Tak hanya itu, Pertamina juga mengembangkan teknologi Carbon Capture and Storage (CCS) serta Carbon Capture, Utilisation, and Storage (CCUS). Oki menjelaskan, Pertamina telah berkolaborasi dengan berbagai pihak untuk mengembangkan sembilan lokasi penangkapan karbon di Sumatra, Kalimantan, Jawa, dan Sulawesi.
Selain itu, Pertamina tengah mengembangkan kilang hijau atau green refinery. Oki mengatakan, ada dua fase pengembangan green refinery di Kabupaten Cilacap, Jawa Tengah. Fase pertama telah diselesaikan pada Februari 2022 dengan kapasitas produksi hidrogen sebesar 3 kilo barel per hari (KBPD). “Ini adalah upaya kami dalam mengurangi emisi melalui bahan bakar rendah emisi,” ucapnya.
Teknologi ini menggunakan bahan baku berupa minyak sawit yang dimurnikan, diputihkan, dan dihilangkan baunya atau refined bleached deodorized palm oil (RBDPO). Kini, fase kedua tengah dijalankan dengan target kapasitas 6 KBPD.
Pada sektor transportasi, Pertamina mendorong dekarbonisasi melalui pengembangan biofuel berbahan dasar minyak sawit. Oki menyebutkan, sektor transportasi berkontribusi 20 persen pada total emisi. Hal ini mendorong Pertamina mengembangkan biodiesel dengan target produksi 13 juta ton per tahun.

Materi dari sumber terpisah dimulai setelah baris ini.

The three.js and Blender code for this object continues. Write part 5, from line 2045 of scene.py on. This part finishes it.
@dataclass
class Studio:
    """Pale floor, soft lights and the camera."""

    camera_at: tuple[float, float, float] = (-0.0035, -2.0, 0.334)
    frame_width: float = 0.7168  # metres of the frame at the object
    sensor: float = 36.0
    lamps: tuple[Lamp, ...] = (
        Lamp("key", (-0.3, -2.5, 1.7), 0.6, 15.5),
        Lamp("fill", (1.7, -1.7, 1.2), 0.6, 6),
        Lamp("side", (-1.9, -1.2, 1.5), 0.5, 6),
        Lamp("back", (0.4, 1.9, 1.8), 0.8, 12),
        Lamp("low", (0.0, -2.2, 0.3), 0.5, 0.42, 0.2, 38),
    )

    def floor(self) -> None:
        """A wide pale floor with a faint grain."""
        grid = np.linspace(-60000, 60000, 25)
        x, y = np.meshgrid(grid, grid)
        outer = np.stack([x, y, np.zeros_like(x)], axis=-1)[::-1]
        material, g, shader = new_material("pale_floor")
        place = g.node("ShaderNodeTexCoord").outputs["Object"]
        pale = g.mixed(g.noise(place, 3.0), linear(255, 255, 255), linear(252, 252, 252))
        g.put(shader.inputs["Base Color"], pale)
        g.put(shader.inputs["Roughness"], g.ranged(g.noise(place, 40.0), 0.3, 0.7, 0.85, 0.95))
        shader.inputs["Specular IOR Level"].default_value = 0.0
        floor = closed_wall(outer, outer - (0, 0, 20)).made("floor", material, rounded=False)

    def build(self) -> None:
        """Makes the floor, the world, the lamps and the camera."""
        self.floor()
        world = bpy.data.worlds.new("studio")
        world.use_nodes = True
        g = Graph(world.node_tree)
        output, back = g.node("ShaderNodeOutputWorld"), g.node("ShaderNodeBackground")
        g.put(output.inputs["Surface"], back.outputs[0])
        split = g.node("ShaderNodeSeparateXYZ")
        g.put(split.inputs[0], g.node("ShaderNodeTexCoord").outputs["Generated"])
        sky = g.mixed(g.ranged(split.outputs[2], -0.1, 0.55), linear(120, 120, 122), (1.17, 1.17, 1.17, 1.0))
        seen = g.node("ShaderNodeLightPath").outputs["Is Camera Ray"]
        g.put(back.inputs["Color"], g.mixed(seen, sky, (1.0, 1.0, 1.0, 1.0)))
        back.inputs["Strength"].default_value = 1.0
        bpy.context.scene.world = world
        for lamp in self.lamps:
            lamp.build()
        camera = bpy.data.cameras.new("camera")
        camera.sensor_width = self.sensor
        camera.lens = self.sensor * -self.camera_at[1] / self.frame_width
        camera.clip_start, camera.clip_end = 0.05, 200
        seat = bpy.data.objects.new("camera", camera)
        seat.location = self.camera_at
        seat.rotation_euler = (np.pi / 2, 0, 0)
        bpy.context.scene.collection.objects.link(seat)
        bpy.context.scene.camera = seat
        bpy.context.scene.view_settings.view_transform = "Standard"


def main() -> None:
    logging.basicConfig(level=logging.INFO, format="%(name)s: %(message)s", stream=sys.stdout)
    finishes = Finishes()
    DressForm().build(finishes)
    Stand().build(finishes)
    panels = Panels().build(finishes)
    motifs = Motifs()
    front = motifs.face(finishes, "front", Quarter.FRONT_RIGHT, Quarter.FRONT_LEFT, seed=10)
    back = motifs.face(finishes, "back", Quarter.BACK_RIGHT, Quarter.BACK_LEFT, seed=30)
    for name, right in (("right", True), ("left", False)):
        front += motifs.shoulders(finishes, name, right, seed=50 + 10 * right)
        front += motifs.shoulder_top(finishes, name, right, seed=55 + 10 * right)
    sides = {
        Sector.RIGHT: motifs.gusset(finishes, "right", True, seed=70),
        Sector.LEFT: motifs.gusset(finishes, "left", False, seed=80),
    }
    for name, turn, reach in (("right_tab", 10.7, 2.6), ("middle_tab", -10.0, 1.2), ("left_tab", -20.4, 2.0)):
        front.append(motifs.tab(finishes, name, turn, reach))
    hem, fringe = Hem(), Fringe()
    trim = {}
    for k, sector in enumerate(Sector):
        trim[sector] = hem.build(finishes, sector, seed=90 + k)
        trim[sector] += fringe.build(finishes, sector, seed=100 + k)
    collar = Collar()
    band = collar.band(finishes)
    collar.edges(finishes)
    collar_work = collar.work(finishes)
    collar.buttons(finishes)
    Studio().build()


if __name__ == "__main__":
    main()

Pertamina juga mengembangkan bioetanol di Surabaya (Jawa Timur) serta DKI Jakarta dengan memanfaatkan sorgum. “Selanjutnya, kami akan mengembangkannya dari bakau yang glukosanya diambil dari jenis bakau nipah,” imbuhnya.
Untuk mendorong EBT, Pertamina mengembangkan geothermal di enam wilayah. Lokasinya tersebar di beberapa wilayah di Sumatra, Jawa, dan Sulawesi. Tahun 2023, kapasitas operasional produksi geothermal ini mencapai 672,5 megawatt (MW). Pertamina Geothermal Energy (PGE) berencana menambah kapasitas tersebut menjadi 340 MW dalam dua tahun ke depan.
Terakhir, Pertamina mengembangkan hidrogen di lima klaster. Klaster ini tersebar di Batam (Riau), kawasan selatan Pulau Sumatra, Kota Cilegon (Banten), Sulawesi Utara, dan area sepanjang Sumatra-Jawa. Kelimanya diproyeksikan memiliki potensi hidrogen sebesar 1,8 juta ton per tahun (Mtpa).
Untuk memuluskan strategi transisi energi dan pengurangan emisi, Oki menekankan pentingnya kolaborasi, pengembangan teknologi dan dukungan regulasi. “Pengembangannya membutuhkan kolaborasi dengan mitra strategis serta insentif dari pemerintah. Hal ini untuk mendorong transfer teknologi, meminimalisir risiko dan membantu perusahaan untuk tumbuh,” ungkapnya.